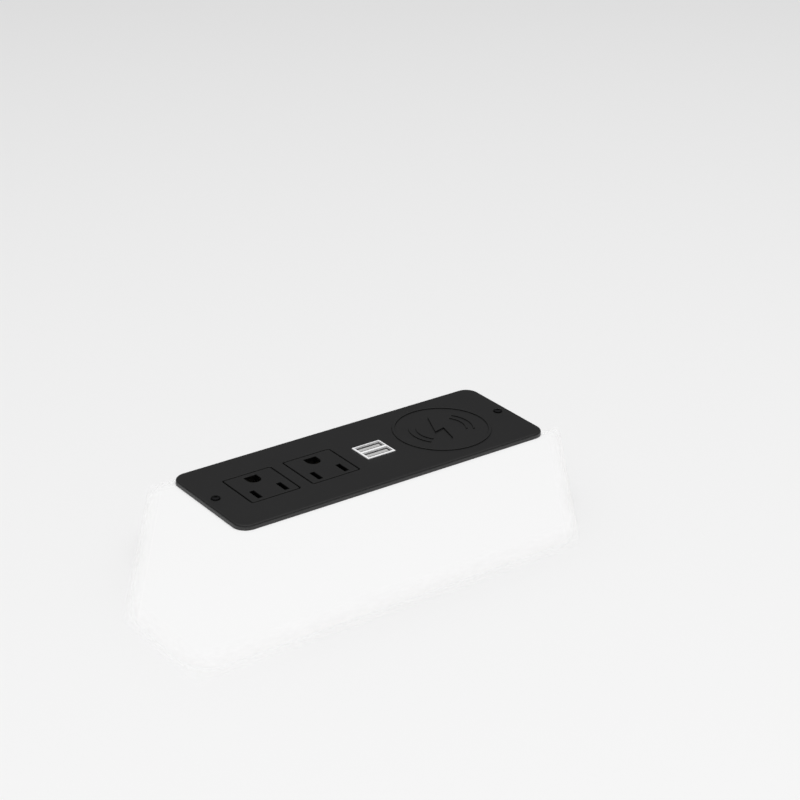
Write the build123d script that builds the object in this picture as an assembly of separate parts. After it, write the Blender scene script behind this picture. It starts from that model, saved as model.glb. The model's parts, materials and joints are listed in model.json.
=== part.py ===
from build123d import *
import os
from math import radians, tan

# A power strip let into a desk top, in millimetres.
# Origin: middle of the faceplate's underside, on the desk's top surface.
# +X runs along the plate towards the charging ring, +Y towards the earth holes, +Z up out of the desk.

# faceplate
plate_thickness = 2.2
plate_corner_r = 6.0
plate_edge_r = 0.9
end_flange = 11.1
side_flange = 4.25
edge_break = 0.15

# housing below the desk
body_depth = 38.0
body_wall = 2.0
body_floor = 2.0
body_corner_r = 5.0
body_edge_r = 1.0
inner_gap = 0.7
ring_end_gap = 0.95
rim_height = 0.5
rim_gap = 0.1

# desk screws
screw_inset = 5.1
desk_shank_r = 1.4
desk_shank_length = 14.0
desk_neck_r = 1.6
desk_neck_length = 0.4
desk_head_r = 2.05
desk_head_height = 0.85
desk_hole_gap = 0.1
recess_length = 2.4
recess_width = 0.55
recess_depth = 0.6

# housing screws, from below into bosses under the plate
boss_r = 3.0
pad_height = 4.0
case_screw_r = 1.4
case_screw_length = 10.0
case_head_r = 2.6
case_head_height = 1.6
counterbore_gap = 0.4
counterbore_depth = 3.5
thread_gap = 0.05
case_hole_gap = 0.2

# outlets
outlet_length = 22.8
outlet_width = 23.0
outlet_corner_r = 0.8
outlet_gap = 6.1
seam = 0.6
lip = 1.35
lip_thickness = 1.6
blade_spacing = 12.7
earth_offset = 11.9
slot_width = 2.2
slot_length = 7.1
earth_width = 6.1
earth_height = 6.2

# shutters behind the slots
shutter_travel = 2.8
shutter_thickness = 1.5
shutter_gap = 0.2
shutter_window = 2.6
shutter_margin = 1.1
shutter_stop_width = 1.2
shutter_stop_x = 1.0
shutter_spring_length = 6.2
spring_r = 0.6
spring_wire_r = 0.13
spring_turns = 7

# contacts and their blocks
block_depth = 15.5
support_post_r = 2.0
cavity_width = 4.6
cavity_length = 8.4
earth_cavity = 7.2
leaf_thickness = 0.5
leaf_width = 5.5
leaf_drop = 2.5
blade_grip = 1.3
earth_grip = 4.5
bus_thickness = 0.8
bus_width = 2.2
bus_gap = 0.8
bus_overhang = 2.8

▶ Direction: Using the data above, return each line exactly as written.

▶ Response for this exercise:
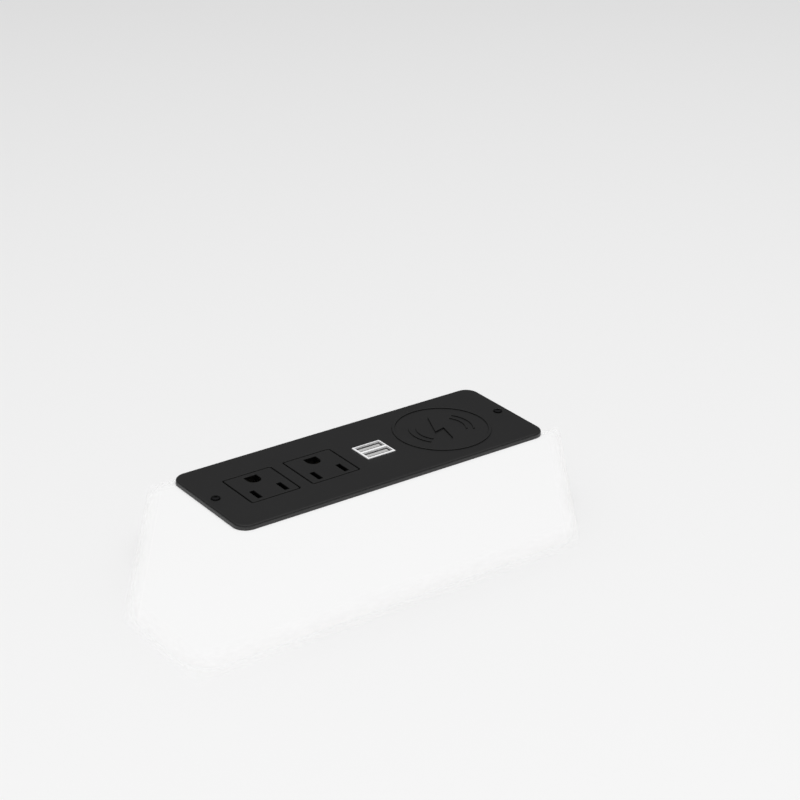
Write the build123d script that builds the object in this picture as an assembly of separate parts. After it, write the Blender scene script behind this picture. It starts from that model, saved as model.glb. The model's parts, materials and joints are listed in model.json.
=== part.py ===
from build123d import *
import os
from math import radians, tan

# A power strip let into a desk top, in millimetres.
# Origin: middle of the faceplate's underside, on the desk's top surface.
# +X runs along the plate towards the charging ring, +Y towards the earth holes, +Z up out of the desk.

# faceplate
plate_thickness = 2.2
plate_corner_r = 6.0
plate_edge_r = 0.9
end_flange = 11.1
side_flange = 4.25
edge_break = 0.15

# housing below the desk
body_depth = 38.0
body_wall = 2.0
body_floor = 2.0
body_corner_r = 5.0
body_edge_r = 1.0
inner_gap = 0.7
ring_end_gap = 0.95
rim_height = 0.5
rim_gap = 0.1

# desk screws
screw_inset = 5.1
desk_shank_r = 1.4
desk_shank_length = 14.0
desk_neck_r = 1.6
desk_neck_length = 0.4
desk_head_r = 2.05
desk_head_height = 0.85
desk_hole_gap = 0.1
recess_length = 2.4
recess_width = 0.55
recess_depth = 0.6

# housing screws, from below into bosses under the plate
boss_r = 3.0
pad_height = 4.0
case_screw_r = 1.4
case_screw_length = 10.0
case_head_r = 2.6
case_head_height = 1.6
counterbore_gap = 0.4
counterbore_depth = 3.5
thread_gap = 0.05
case_hole_gap = 0.2

# outlets
outlet_length = 22.8
outlet_width = 23.0
outlet_corner_r = 0.8
outlet_gap = 6.1
seam = 0.6
lip = 1.35
lip_thickness = 1.6
blade_spacing = 12.7
earth_offset = 11.9
slot_width = 2.2
slot_length = 7.1
earth_width = 6.1
earth_height = 6.2

# shutters behind the slots
shutter_travel = 2.8
shutter_thickness = 1.5
shutter_gap = 0.2
shutter_window = 2.6
shutter_margin = 1.1
shutter_stop_width = 1.2
shutter_stop_x = 1.0
shutter_spring_length = 6.2
spring_r = 0.6
spring_wire_r = 0.13
spring_turns = 7

# contacts and their blocks
block_depth = 15.5
support_post_r = 2.0
cavity_width = 4.6
cavity_length = 8.4
earth_cavity = 7.2
leaf_thickness = 0.5
leaf_width = 5.5
leaf_drop = 2.5
blade_grip = 1.3
earth_grip = 4.5
bus_thickness = 0.8
bus_width = 2.2
bus_gap = 0.8
bus_overhang = 2.8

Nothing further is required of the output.